Borrowing gets cheaper, so people borrow and spend more — the economy heats up — A cut makes loans cheaper everywhere. More borrowing means more spending and investment, so the economy warms. That's the thermostat turned up.

2. Prices have been rising too fast. Which move would a central bank make to cool inflation, and what's the catch?

  • Cut rates — but it might overheat the economy
  • Raise rates — but cooling spending can also cool jobs
  • Raise rates — with no downside at all
  • Leave rates alone — rates don't affect prices
Answer

Raise rates — but cooling spending can also cool jobs — Raising rates makes borrowing dearer, which cools the spending that pushes prices up. But the same cooling means firms hire less, so unemployment can rise. There's rarely a setting gentle on everyone.

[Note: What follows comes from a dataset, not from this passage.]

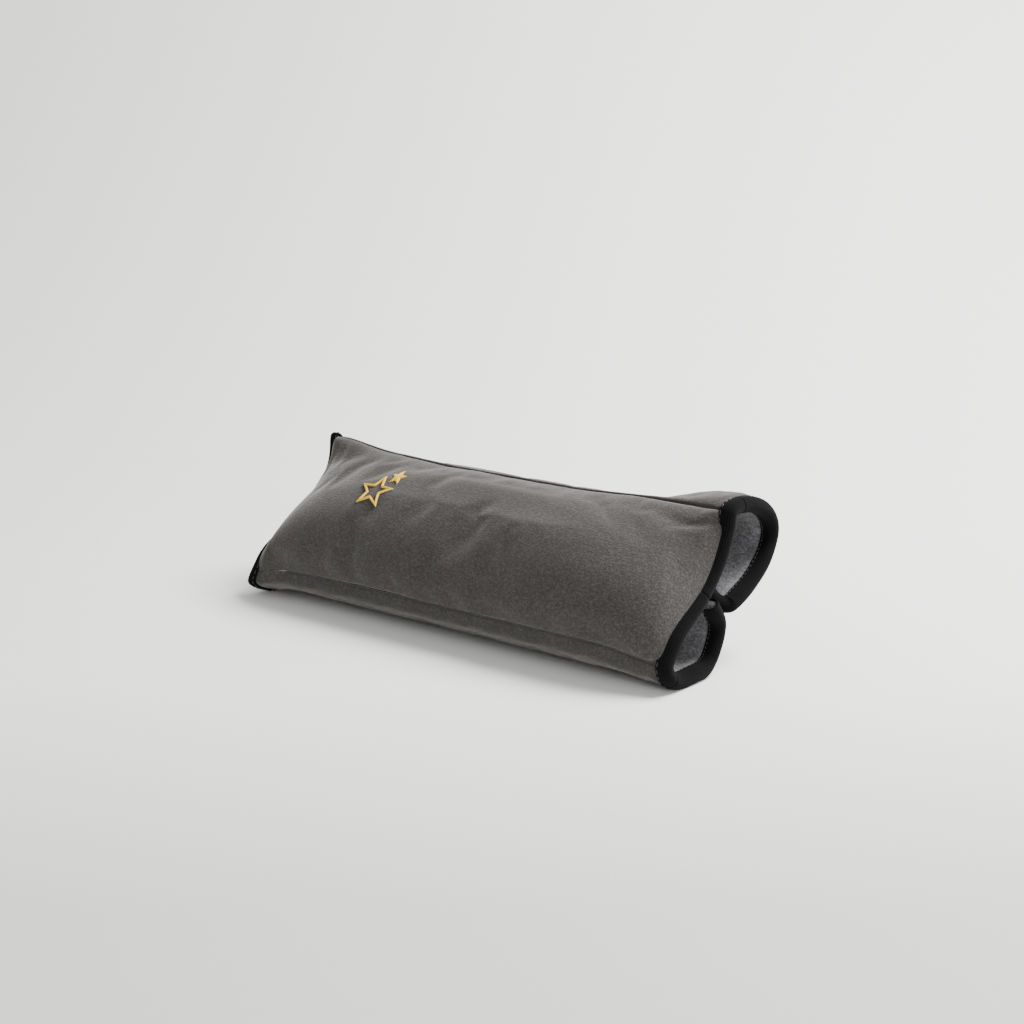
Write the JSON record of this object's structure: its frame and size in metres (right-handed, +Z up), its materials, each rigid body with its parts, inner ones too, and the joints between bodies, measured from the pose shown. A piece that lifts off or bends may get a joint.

3. A household's mortgage interest goes from £500 a month at 3% to £1,000 a month at 6%. Why does this affect more than just the mortgage?

  • It doesn't — the extra £500 comes from nowhere
  • The extra £500 comes out of their other spending, so shops and restaurants get less too
  • The bank simply absorbs the cost
  • Only the family's savings are affected, not their spending
Answer

The extra £500 comes out of their other spending, so shops and restaurants get less too — The extra £500 has to come out of meals out, clothes, holidays — the things they'd have bought elsewhere. Across millions of households, that's how one rate cools a whole economy.

4. Two people hear the central bank has raised rates. A young family with a big mortgage groans; a retiree living off savings smiles. Why the opposite reactions?

  • One of them misunderstands what rates do
  • A rate is the price of borrowing and the reward for saving — borrowers pay more, savers earn more
  • Higher rates are always good for everyone
  • Rates only matter to people taking out new loans
Answer

A rate is the price of borrowing and the reward for saving — borrowers pay more, savers earn more — The same number sits between borrowing and saving. A rise costs the borrower more and pays the saver more. No single rate is simply right — it helps some and presses on others.